▶ _Task requirements_
Your answer should consist solely of the lines from the one with "group.add(piece(leaf.name, leafGeometry(leaf), new" through the one with "from mathutils import Vector", copied exactly, endpoints included.

▶ _Excerpted records_
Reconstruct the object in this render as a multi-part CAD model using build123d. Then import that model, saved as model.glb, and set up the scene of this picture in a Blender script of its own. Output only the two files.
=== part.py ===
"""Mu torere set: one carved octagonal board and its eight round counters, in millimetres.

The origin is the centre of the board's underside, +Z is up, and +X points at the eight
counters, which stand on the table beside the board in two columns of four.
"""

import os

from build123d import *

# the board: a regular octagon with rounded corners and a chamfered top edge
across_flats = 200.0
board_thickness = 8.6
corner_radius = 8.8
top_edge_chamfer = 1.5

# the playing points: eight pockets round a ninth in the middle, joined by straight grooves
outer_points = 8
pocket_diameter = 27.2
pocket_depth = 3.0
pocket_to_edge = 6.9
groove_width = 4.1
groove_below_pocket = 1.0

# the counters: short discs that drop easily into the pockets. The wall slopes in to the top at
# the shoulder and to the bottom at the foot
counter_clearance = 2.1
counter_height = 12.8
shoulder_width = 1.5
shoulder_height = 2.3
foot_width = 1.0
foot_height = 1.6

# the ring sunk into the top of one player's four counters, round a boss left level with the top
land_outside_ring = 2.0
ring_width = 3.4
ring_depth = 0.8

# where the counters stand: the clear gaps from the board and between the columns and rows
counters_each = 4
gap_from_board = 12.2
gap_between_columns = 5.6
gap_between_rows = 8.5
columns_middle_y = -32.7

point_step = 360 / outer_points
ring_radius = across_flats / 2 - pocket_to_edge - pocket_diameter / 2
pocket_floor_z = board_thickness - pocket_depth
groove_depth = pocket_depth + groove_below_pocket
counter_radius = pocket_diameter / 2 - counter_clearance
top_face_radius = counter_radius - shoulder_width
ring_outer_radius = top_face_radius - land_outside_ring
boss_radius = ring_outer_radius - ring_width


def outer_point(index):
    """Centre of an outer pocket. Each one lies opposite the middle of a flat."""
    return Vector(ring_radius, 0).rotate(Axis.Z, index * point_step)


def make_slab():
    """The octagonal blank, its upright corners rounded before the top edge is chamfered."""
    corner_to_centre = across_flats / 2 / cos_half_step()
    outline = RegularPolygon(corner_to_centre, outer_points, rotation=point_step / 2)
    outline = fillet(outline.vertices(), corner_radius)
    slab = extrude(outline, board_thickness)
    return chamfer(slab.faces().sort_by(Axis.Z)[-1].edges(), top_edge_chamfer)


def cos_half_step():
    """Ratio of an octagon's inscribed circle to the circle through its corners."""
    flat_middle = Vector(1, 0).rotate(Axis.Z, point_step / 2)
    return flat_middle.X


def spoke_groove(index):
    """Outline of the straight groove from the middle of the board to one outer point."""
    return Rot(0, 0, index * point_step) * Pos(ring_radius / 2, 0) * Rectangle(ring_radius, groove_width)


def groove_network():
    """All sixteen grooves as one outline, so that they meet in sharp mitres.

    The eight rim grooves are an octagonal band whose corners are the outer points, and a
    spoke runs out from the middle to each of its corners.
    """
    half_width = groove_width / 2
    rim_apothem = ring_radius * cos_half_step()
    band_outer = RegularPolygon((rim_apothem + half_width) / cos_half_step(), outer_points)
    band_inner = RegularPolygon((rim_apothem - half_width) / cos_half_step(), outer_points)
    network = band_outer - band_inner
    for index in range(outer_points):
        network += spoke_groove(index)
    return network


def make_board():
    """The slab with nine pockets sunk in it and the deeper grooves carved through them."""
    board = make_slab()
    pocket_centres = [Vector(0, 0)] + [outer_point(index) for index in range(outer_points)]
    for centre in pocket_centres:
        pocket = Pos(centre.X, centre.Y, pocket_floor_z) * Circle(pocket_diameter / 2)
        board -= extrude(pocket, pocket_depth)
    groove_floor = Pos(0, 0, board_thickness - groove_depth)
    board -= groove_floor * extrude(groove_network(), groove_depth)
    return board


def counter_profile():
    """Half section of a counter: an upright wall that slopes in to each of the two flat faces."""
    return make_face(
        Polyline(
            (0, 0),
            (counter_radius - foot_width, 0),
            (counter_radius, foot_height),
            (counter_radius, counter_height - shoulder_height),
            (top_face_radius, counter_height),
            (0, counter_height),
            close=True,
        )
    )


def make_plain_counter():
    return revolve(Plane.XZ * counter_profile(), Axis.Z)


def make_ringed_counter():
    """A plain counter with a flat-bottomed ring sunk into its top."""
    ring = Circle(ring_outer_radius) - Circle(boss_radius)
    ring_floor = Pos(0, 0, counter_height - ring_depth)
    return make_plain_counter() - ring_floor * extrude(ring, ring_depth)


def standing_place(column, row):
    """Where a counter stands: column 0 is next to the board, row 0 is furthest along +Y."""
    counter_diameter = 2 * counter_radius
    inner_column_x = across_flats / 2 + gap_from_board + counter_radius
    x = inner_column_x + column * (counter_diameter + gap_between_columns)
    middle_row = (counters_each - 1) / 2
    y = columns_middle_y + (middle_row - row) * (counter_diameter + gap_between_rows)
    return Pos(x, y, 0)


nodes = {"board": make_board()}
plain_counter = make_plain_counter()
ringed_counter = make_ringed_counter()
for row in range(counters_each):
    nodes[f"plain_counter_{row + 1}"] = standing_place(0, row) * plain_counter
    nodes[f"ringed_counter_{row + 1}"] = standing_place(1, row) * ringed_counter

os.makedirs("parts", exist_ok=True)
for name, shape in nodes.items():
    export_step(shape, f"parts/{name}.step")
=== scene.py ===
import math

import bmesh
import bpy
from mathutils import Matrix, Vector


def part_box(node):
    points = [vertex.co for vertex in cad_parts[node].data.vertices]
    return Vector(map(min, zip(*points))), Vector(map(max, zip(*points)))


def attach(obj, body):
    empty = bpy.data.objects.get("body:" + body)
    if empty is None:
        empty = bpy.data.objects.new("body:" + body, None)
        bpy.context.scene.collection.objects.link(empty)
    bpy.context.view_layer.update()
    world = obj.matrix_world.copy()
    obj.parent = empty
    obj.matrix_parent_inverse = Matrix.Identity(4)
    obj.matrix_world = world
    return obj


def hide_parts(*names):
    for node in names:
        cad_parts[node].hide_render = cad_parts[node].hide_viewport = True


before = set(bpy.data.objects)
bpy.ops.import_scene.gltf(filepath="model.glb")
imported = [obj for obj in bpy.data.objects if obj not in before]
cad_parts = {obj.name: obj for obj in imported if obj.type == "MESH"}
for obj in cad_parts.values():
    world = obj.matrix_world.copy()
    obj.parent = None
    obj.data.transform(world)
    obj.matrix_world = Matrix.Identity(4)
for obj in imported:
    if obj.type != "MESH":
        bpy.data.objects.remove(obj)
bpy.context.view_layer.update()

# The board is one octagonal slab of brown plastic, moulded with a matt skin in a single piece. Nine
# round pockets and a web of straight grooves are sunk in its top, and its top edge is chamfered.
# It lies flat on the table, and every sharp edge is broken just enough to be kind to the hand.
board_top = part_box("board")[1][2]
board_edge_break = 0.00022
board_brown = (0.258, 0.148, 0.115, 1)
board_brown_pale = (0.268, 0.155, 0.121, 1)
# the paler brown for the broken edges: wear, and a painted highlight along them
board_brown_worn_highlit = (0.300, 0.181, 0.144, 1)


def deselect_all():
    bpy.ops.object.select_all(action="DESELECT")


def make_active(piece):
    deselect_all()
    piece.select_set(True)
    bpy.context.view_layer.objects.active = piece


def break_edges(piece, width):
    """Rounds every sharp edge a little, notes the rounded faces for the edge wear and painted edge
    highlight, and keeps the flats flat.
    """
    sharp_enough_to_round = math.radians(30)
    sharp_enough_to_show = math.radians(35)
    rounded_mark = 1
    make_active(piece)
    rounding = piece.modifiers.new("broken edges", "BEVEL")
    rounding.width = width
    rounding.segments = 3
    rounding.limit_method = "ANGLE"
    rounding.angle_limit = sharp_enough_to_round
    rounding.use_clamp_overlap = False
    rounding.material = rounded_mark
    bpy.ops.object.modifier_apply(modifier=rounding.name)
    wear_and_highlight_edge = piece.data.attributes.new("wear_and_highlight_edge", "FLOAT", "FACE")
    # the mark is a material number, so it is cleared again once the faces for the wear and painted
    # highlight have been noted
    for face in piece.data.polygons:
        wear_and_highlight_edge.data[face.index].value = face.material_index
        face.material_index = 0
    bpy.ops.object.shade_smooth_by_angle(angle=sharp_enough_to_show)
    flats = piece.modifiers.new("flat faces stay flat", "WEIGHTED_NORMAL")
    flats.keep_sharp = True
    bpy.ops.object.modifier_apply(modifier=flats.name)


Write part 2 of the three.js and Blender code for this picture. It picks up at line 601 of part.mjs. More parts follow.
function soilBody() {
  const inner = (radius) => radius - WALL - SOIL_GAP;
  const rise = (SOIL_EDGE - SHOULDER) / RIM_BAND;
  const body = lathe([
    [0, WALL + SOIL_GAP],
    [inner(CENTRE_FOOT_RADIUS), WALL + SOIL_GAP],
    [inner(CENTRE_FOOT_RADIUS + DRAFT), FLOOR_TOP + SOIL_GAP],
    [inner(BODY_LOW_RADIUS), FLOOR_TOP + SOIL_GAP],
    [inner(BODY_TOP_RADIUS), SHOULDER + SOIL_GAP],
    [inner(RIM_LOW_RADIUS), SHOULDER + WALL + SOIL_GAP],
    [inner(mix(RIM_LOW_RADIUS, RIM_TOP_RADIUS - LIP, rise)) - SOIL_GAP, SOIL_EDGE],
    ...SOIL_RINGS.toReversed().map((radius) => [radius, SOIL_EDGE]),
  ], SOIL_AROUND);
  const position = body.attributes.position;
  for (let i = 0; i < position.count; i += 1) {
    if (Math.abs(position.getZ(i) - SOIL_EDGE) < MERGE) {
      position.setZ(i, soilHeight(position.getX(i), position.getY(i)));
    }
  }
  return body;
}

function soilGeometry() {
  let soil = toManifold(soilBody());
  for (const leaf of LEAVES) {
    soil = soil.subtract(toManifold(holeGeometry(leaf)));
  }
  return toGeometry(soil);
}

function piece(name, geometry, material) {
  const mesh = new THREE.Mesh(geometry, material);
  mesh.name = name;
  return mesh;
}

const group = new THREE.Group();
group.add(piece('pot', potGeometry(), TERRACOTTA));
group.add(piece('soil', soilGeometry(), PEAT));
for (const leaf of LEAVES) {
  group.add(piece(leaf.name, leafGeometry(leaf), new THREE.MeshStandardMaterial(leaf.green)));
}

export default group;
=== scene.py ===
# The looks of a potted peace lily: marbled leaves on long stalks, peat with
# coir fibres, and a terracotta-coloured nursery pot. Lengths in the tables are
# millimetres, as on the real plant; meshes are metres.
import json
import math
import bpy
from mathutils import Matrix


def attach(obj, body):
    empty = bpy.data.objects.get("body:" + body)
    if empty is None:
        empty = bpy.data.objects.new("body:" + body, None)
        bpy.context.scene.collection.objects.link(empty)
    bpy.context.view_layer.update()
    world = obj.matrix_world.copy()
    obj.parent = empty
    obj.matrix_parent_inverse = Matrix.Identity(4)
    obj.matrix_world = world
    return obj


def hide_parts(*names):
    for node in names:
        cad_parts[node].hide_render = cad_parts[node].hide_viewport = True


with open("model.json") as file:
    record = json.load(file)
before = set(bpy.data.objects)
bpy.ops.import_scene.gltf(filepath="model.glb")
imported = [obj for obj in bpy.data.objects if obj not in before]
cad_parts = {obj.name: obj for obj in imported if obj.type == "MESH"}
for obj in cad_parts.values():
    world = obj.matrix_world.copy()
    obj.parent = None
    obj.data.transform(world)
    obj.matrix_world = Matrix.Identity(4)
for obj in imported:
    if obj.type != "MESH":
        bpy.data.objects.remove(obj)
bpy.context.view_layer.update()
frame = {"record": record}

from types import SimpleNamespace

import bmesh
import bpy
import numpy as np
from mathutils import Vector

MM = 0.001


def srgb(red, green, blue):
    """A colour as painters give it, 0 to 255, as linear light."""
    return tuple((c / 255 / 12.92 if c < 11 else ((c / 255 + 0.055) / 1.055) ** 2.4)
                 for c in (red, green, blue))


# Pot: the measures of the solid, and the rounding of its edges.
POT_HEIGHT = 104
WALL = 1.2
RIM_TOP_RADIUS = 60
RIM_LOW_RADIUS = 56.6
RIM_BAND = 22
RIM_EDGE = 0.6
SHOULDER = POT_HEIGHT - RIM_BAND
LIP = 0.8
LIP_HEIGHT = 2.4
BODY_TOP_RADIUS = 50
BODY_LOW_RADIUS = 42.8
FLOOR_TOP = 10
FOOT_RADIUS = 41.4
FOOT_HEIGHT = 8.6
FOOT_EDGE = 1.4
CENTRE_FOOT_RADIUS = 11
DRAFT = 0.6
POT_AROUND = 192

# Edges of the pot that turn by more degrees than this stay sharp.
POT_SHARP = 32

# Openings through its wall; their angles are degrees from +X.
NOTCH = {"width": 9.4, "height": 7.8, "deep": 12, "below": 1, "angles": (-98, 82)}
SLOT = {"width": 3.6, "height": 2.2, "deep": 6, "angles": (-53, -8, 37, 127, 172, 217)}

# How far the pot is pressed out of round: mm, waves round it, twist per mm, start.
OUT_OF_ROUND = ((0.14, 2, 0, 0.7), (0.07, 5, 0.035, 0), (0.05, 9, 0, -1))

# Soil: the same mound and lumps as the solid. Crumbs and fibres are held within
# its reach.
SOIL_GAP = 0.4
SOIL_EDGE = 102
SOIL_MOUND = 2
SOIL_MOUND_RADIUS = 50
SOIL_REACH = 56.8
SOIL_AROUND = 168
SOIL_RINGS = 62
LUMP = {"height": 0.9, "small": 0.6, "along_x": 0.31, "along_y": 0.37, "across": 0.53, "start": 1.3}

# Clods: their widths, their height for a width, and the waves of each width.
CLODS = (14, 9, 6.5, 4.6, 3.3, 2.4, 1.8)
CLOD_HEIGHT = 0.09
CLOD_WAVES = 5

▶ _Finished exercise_
  group.add(piece(leaf.name, leafGeometry(leaf), new THREE.MeshStandardMaterial(leaf.green)));
}

export default group;
=== scene.py ===
# The looks of a potted peace lily: marbled leaves on long stalks, peat with
# coir fibres, and a terracotta-coloured nursery pot. Lengths in the tables are
# millimetres, as on the real plant; meshes are metres.
import json
import math
import bpy
from mathutils import Matrix


def attach(obj, body):
    empty = bpy.data.objects.get("body:" + body)
    if empty is None:
        empty = bpy.data.objects.new("body:" + body, None)
        bpy.context.scene.collection.objects.link(empty)
    bpy.context.view_layer.update()
    world = obj.matrix_world.copy()
    obj.parent = empty
    obj.matrix_parent_inverse = Matrix.Identity(4)
    obj.matrix_world = world
    return obj


def hide_parts(*names):
    for node in names:
        cad_parts[node].hide_render = cad_parts[node].hide_viewport = True


with open("model.json") as file:
    record = json.load(file)
before = set(bpy.data.objects)
bpy.ops.import_scene.gltf(filepath="model.glb")
imported = [obj for obj in bpy.data.objects if obj not in before]
cad_parts = {obj.name: obj for obj in imported if obj.type == "MESH"}
for obj in cad_parts.values():
    world = obj.matrix_world.copy()
    obj.parent = None
    obj.data.transform(world)
    obj.matrix_world = Matrix.Identity(4)
for obj in imported:
    if obj.type != "MESH":
        bpy.data.objects.remove(obj)
bpy.context.view_layer.update()
frame = {"record": record}

from types import SimpleNamespace

import bmesh
import bpy
import numpy as np
from mathutils import Vector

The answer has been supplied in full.